Published: · Region: Latin America · Category: geopolitics

ILLUSTRATIVE
M7.2 and M7.5 doublet earthquake
Illustrative image, not from the reported incident. Photo via Wikimedia Commons / Wikipedia: 2026 Venezuela earthquakes

Caracas Uses Earthquake Emergency to Challenge Sanctions and Demand Release of Frozen Assets

Venezuela’s government is pressing the US and its allies to unfreeze billions in state assets, arguing the money is urgently needed to rebuild after the devastating June 24 earthquakes. The push puts gold held in the UK and blocked IMF reserves back at the center of a sanctions fight that now carries direct consequences for reconstruction and ordinary Venezuelans.

Venezuela is trying to turn natural disaster into financial leverage, using the destruction from its June 24 earthquakes to demand access to frozen state assets abroad. Caracas argues that sanctions and asset freezes are no longer just a tool of political pressure but a brake on rebuilding shattered homes, hospitals, and roads.

In a statement reported early on 10 July, Venezuelan authorities called on the United States and allied governments to release state assets blocked under sanctions so they can be channeled into recovery and reconstruction. Officials specifically pointed to gold reserves held in the United Kingdom and Special Drawing Rights withheld by the International Monetary Fund, portraying them as resources legally belonging to Venezuela that are being kept from citizens at a moment of acute need.

The June 24 quakes devastated parts of the country, adding a sudden layer of physical damage to an economy already worn down by years of crisis, mismanagement, and international isolation. While the full scale of destruction is still being measured, Caracas is signaling that its own fiscal capacity and access to external finance are insufficient for rapid rebuilding without unlocking the frozen funds. For families sleeping in temporary shelters or in front of cracked buildings, the debate over offshore gold and SDRs is not an abstract legal fight; it determines how quickly roofs, clinics, and bridges are rebuilt.

Venezuela’s request places Washington, London, and multilateral institutions in a difficult position. The assets were frozen in the context of a broader campaign to pressure President Nicolás Maduro’s government over human rights, democratic backsliding, and disputed elections. Loosening that grip in response to an earthquake risks diluting the sanctions’ political purpose and could be portrayed domestically as a concession to a government they sought to isolate. Keeping the funds locked, however, allows Caracas to argue that Western policy is prolonging human suffering in a moment of disaster.

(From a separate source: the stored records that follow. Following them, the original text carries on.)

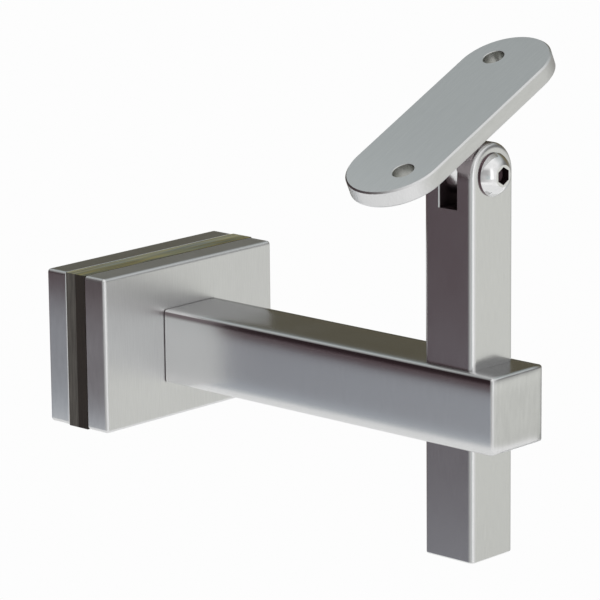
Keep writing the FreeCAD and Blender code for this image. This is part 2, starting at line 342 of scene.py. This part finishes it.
def post_painted_shade(n, tone, rough):
    """Painted shade on the post: the ears' round rims darker than their flat faces, and the slot's walls
    dark as shade in the slot, and duller there.
    """
    rim_start = pivot_height - 1.5 * mm
    rim_full = pivot_height + 1.5 * mm
    rim_strength = 0.7
    flat_face, round_rim = 0.55, 0.25
    wall_start = slot_width / 2 + 0.25 * mm
    wall_full = slot_width / 2 + 0.1 * mm
    mouth_start = post_size / 2 - 0.1 * mm
    mouth_full = post_size / 2 - 0.4 * mm
    lowest = slot_floor - 0.1 * mm
    added_roughness = 0.3
    x, y, z = n.parts(n.coordinates("Object"))
    facing = n.math("ABSOLUTE", n.parts(n.coordinates("Normal"))[0])
    rim_shade = n.math("MULTIPLY", n.smooth(facing, flat_face, round_rim), n.smooth(z, rim_start, rim_full))
    # Painted shade: the ears' round rims darker than their flat faces, a painted dark reflection
    tone = n.mix(n.math("MULTIPLY", rim_shade, rim_strength), tone, grey(0.17, warm_dark))
    across = n.math("ABSOLUTE", n.math("SUBTRACT", x, post_centre))
    along = n.math("ABSOLUTE", y)
    wall_shade = n.smooth(across, wall_start, wall_full)
    wall_shade = n.math("MULTIPLY", wall_shade, n.smooth(along, mouth_start, mouth_full))
    wall_shade = n.math("MULTIPLY", wall_shade, n.math("GREATER_THAN", z, lowest))
    # Painted shade on the slot's walls, as shade inside the slot
    tone = n.mix(wall_shade, tone, grey(0.10, warm_dark))
    rough = n.math("ADD", rough, n.math("MULTIPLY", wall_shade, added_roughness))
    return tone, rough


def saddle_painted_shade(n, tone, rough):
    """The walls of the rail's screw holes, painted an even darker grey as shade in the holes."""
    place = n.coordinates("Object")
    bores = [mount for mount in mounts if mount["kind"] == "bore"]
    for bore in bores:
        radius = bore["dims"]["r_mm"] * mm
        distance = n.distance(place, bore["pos_m"], bore["axis"])
        wall_shade = n.smooth(distance, radius + 0.12 * mm, radius + 0.02 * mm)
        # Painted shade on the walls of the screw holes
        tone = n.mix(wall_shade, tone, grey(0.42, warm_light))
    return tone, rough


def rubber(name, colour, top_light):
    """Matt rubber, its cut edges a little streaked, and paler where it faces up, which is painted top light
    in streaks and patches.
    """
    streaks_per_metre = (1800, 60, 120)
    patches_per_metre = (900, 45, 90)
    patch_shift = (3.0, 1.0, 0.0)
    fine_grit_per_metre = 2500.0
    grit_depth = 0.02 * mm
    darkest, lightest = 0.7, 1.3
    upright, facing_up = 0.3, 0.9
    faint_light_streak, full_light_streak = 0.3, 0.65
    faint_top_light = 0.4
    greenish_patch, greenish = 0.42, (0.82, 0.9, 1.05)
    golden_patch, golden = 0.6, (1.3, 1.15, 0.78)
    material, n = new_material(name)
    place = n.coordinates("Object")
    streak = n.noise(n.mapped(place, {"Scale": streaks_per_metre}), detail=4.0)
    patch = n.noise(n.mapped(place, {"Scale": patches_per_metre, "Location": patch_shift}), detail=3.0)
    grit = n.noise(place, detail=2.0, scale=fine_grit_per_metre)
    up = n.smooth(n.parts(n.coordinates("Normal"))[2], upright, facing_up)
    # Painted top light: faces that look up are paler
    top_lit = n.math("MULTIPLY", up, n.smooth(streak, faint_light_streak, full_light_streak, low=faint_top_light))
    top_light_tone = n.ramp(patch, [
        (greenish_patch, shade(top_light, 1.0, greenish)), (golden_patch, shade(top_light, 1.0, golden))])
    tone = n.two_tone(streak, shade(colour, darkest), shade(colour, lightest))
    # Painted top light laid over the rubber's own streaked tone
    tone = n.mix(top_lit, tone, top_light_tone)
    normal = n.bump(n.math("ADD", grit, streak), grit_depth)
    n.surface({"Base Color": tone, "Roughness": 0.65, "Normal": normal})
    return material


def plain(name, colour, roughness, depth, metallic=0.0):
    """A plain finish with a fine grit of some depth."""
    darkest, lightest = 0.85, 1.12
    spread = 0.1
    material, n = new_material(name)
    grit = n.noise(n.coordinates("Object"), detail=3.0, scale=grit_per_metre)
    tone = n.two_tone(grit, shade(colour, darkest), shade(colour, lightest))
    rough = n.math("ADD", n.math("MULTIPLY", grit, spread), roughness - spread / 2)
    normal = n.bump(grit, depth)
    n.surface({"Base Color": tone, "Metallic": metallic, "Roughness": rough, "Normal": normal})
    return material


def button_head(name):
    """The pivot screw's polished head, which looks along +X, with painted shade in its socket and round its
    foot.
    """
    seat = (post_centre + post_size / 2, 0, pivot_height)
    socket_start = screw_head_height - 0.04 * mm
    socket_full = screw_head_height - 0.2 * mm
    foot_start = 0.6 * mm
    foot_full = 0.4 * mm
    foot_radius = screw_head_width / 2 - 0.4 * mm
    below_seat = -0.1 * mm
    polished, dull = 0.07, 0.5
    material, n = new_material(name)
    place = n.coordinates("Object")
    grit = n.noise(place, detail=3.0, scale=grit_per_metre)
    along = n.parts(n.vector("SUBTRACT", place, seat))[0]
    distance = n.distance(place, seat, (1, 0, 0))
    above_seat = n.smooth(along, below_seat, 0.0)
    sunk = n.math("MULTIPLY", n.smooth(along, socket_start, socket_full), above_seat)
    socket = n.math("MULTIPLY", sunk, n.math("LESS_THAN", distance, screw_head_flat / 2))
    low = n.smooth(along, foot_start, foot_full)
    foot_shade = n.math("MULTIPLY", low, n.math("GREATER_THAN", distance, foot_radius))
    tone = n.two_tone(grit, grey(0.78), grey(0.84))
    # Painted shade in the hex socket
    tone = n.mix(socket, tone, grey(0.07, warm_dark))
    # Painted shade round the foot of the head
    tone = n.mix(foot_shade, tone, grey(0.12, warm_dark))
    n.surface({"Base Color": tone, "Metallic": 1.0, "Roughness": n.smooth(socket, 0.0, 1.0, polished, dull)})
    return material


def finish_nodes():
    """Every node gets its finish. The screws and dowels that have none of their own share one."""
    half_post = post_size / 2
    plate_reach = (flat, flat, plate_height / 2)
    finishes = {
        "arm": steel("arm_steel", grain=(6, 0.7, 0.15), roughness=0.24, painted_shade=arm_painted_shade,
                     reach=(flat, arm_size / 2, arm_size / 2), crown=0.45, lean=0.06, power=6),
        "post": steel("post_steel", grain=(6, 6, 0.2), painted_shade=post_painted_shade,
                      middle=(post_centre, 0, 0), reach=(half_post, half_post, flat), crown=0.1),
        "saddle_plate": steel("saddle_steel", grain=(6, 0.2, 0.7), roughness=0.32, tilt=saddle_tilt,
                              painted_shade=saddle_painted_shade, reach=(flat, saddle_length / 2, flat), crown=0.06),
        # The lug's steel is a paler copy of the others, a painted highlight on its edge in the slot
        "saddle_lug": steel("lug_steel_painted_highlight", grain=(6, 6, 0.2), level=0.85, tilt=saddle_tilt),
        "front_plate": steel("front_plate_steel", grain=(0.7, 6, 0.2), level=0.77, roughness=0.36,
                             scratch=0.0008 * mm, reach=plate_reach, crown=0.2, lean=-0.02, side_only=True),
        "rear_plate": steel("rear_plate_steel", grain=(0.7, 6, 0.2), roughness=0.3,
                            reach=plate_reach, crown=0.15, lean=0.07),
        "front_gasket": rubber("front_gasket_rubber", colour=(0.026, 0.018, 0.013), top_light=(0.27, 0.27, 0.16)),
        "rear_gasket": rubber("rear_gasket_rubber", colour=(0.11, 0.10, 0.088), top_light=(0.34, 0.34, 0.23)),
        "pivot_screw": button_head("pivot_screw_steel"),
        "glass_sleeve": plain("sleeve_nylon", (0.75, 0.75, 0.7), roughness=0.45, depth=0.004 * mm),
    }
    fastener = plain("screw_steel", (0.8, 0.8, 0.79), roughness=0.12, depth=0.0002 * mm, metallic=1.0)
    for name, node in nodes.items():
        for slot in node.material_slots:
            slot.material = finishes.get(name, fastener)


make_camera()
make_world()
make_floor()
finish_nodes()
scene.view_settings.view_transform = "Standard"
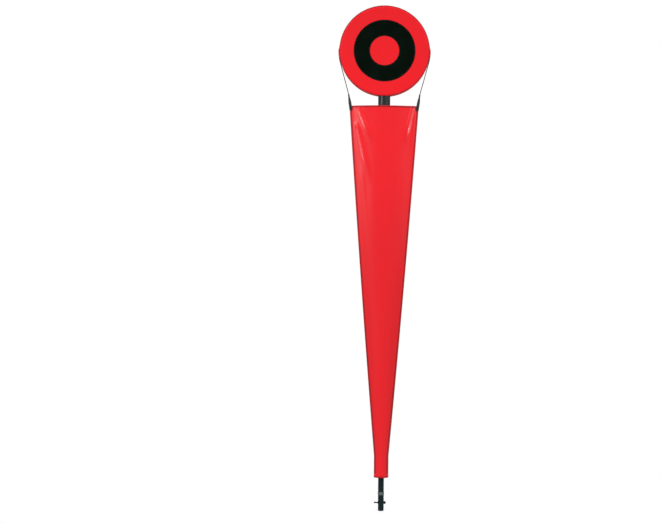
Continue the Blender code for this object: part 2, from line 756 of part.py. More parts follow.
def make_tab(side, way, panels):
    """A webbing tab sewn round the cord's lower end. Its legs straddle the drape's corner."""
    top = cord_line(way)[2] + cord_line(way)[1] * GAP
    slot = -TAB_LENGTH + TAB_SLOT
    neck, foot = TAB_THICKNESS / 2, -TAB_LENGTH
    half = [(neck, 0), (LEG_OUTER, slot), (LEG_OUTER, foot), (LEG_INNER, foot), (LEG_INNER, slot)]
    outline = half + [(-y, z) for y, z in reversed(half)]
    bm = bmesh.new()
    face = bm.faces.new([bm.verts.new((-TAB_WIDTH / 2, y, z)) for y, z in outline])
    grown = bmesh.ops.extrude_face_region(bm, geom=[face])
    moved = [part for part in grown["geom"] if isinstance(part, bmesh.types.BMVert)]
    bmesh.ops.translate(bm, vec=(TAB_WIDTH, 0, 0), verts=moved)
    tab = place(f"corner_tab_{side}", mesh_from(bm, "tab"), "black_webbing", "drape_axis")
    lean = Matrix.Rotation(way * TAB_LEAN, 4, "Y")
    tab.matrix_basis = Matrix.Translation(top) @ lean
    snap_at = tab.matrix_basis @ Vector((0, 0, -SNAP_DROP))
    hole = round_cutter(f"snap_hole_{side}", SNAP_SHANK + GAP, ACROSS, snap_at, "Y", 16)
    cut(tab, hole)
    for panel in panels:
        cut(panel, hole)
    shank, flange, end = SNAP_SHANK, LEG_OUTER + GAP, LEG_OUTER + GAP + SNAP_CAP
    points = [(0, end), (SNAP_RADIUS, end), (SNAP_RADIUS, flange), (shank, flange),
              (shank, -flange), (SNAP_RADIUS, -flange), (SNAP_RADIUS, -end), (0, -end)]
    snap = turned(f"tab_snap_{side}", points, "black_steel", "drape_axis", 16)
    put(snap, snap_at, "Y")


def make_drape():
    panels = [make_panel("drape_front", -1), make_panel("drape_rear", 1)]
    for side, way in SIDES.items():
        make_tab(side, way, panels)


make_tube()
make_spring()
make_padding()
make_target()
for side_word, side_way in SIDES.items():
    make_pocket(side_word, side_way)
    make_cord(side_word, side_way)
make_lower_rod()
make_drape()
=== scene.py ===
"""Looks of the sideline marker pole: padded target, tapered drape, elastic cords and lower rod.

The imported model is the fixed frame, and sizes come from it or from the named values below.
Units are metres, +Z runs up the pole and the target's front faces -Y.
"""

import math

import bmesh
import bpy
import numpy as np
from mathutils import Matrix, Vector


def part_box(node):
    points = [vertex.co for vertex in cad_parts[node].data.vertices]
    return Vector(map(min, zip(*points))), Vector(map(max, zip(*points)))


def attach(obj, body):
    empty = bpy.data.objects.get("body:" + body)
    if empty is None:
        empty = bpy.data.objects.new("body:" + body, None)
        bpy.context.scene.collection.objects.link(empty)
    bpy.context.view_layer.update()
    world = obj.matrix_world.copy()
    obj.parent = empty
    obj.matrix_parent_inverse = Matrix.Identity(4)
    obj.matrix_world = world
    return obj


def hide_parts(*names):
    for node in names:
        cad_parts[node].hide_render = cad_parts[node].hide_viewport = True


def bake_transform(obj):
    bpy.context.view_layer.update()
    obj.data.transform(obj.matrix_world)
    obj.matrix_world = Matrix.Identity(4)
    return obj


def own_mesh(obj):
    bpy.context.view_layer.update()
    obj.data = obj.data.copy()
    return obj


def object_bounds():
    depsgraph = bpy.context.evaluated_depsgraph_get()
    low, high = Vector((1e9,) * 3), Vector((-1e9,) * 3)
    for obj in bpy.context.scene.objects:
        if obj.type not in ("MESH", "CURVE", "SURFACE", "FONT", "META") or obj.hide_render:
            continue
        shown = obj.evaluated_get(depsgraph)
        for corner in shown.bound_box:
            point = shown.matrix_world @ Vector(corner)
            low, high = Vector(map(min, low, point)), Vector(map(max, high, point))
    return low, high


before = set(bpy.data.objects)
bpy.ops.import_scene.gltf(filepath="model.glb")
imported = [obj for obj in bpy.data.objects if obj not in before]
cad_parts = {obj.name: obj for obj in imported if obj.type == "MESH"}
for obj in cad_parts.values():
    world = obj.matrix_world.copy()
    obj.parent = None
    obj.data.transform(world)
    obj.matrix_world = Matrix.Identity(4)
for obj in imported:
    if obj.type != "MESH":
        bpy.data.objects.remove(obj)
CAD_LOW, CAD_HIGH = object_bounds()

# Driving sizes that a box can't give
MM = 0.001
VINYL = 0.0009
RING_INNER = 0.0645
CUFF_TOP = 0.243
CUFF_WIDTH = 0.0624
DRAPE_BOW = 0.0071
DRAPE_RADIUS = 0.0282
POCKET_FOOT = math.radians(6.5)  # below level, where a cord comes out of its pocket
CORD_ANGLE = math.radians(15.2)  # below level, where it leaves the target's rim
CORD_REACH = 0.143  # of its straight run
CORD_RADIUS = 0.00175
TAB_LEAN = math.radians(9)
SIDES = {"left": -1, "right": 1}  # along X
FACES = {"front": -1, "rear": 1}  # along Y


# ---------- node graphs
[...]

The operational question is how aid and reconstruction will actually be financed and managed. Even if some assets were unfrozen under an emergency framework, donors and international institutions would likely seek safeguards to prevent diversion of funds for political or security purposes. That implies complex negotiations over oversight, channels of disbursement, and the role of opposition actors that have been recognized in the past as legitimate interlocutors for managing parts of Venezuela’s overseas wealth.

Strategically, Caracas is using the earthquakes to reframe the sanctions debate from one about regime behavior to one about humanitarian impact. By naming specific assets—gold in UK vaults and IMF-issued reserves—Venezuelan officials are forcing foreign capitals to justify why those holdings should remain frozen when rebuilding costs are rising and domestic liquidity is scarce. In practice, sanctions regimes often face their hardest tests not in normal times, but when disasters expose how deeply they reach into the daily lives of people the measures were not meant to target.

The key indicators to watch will be the response from the UK government on the contested gold reserves, any signals from the IMF regarding access to Special Drawing Rights, and whether the US Treasury moves to adjust licenses or carve-outs related to humanitarian finance. If even partial access is granted under strict conditions, it could set a precedent for how sanctioned states leverage natural disasters to secure economic breathing room—and how far Western governments are willing to bend when pressure on civilians becomes harder to ignore.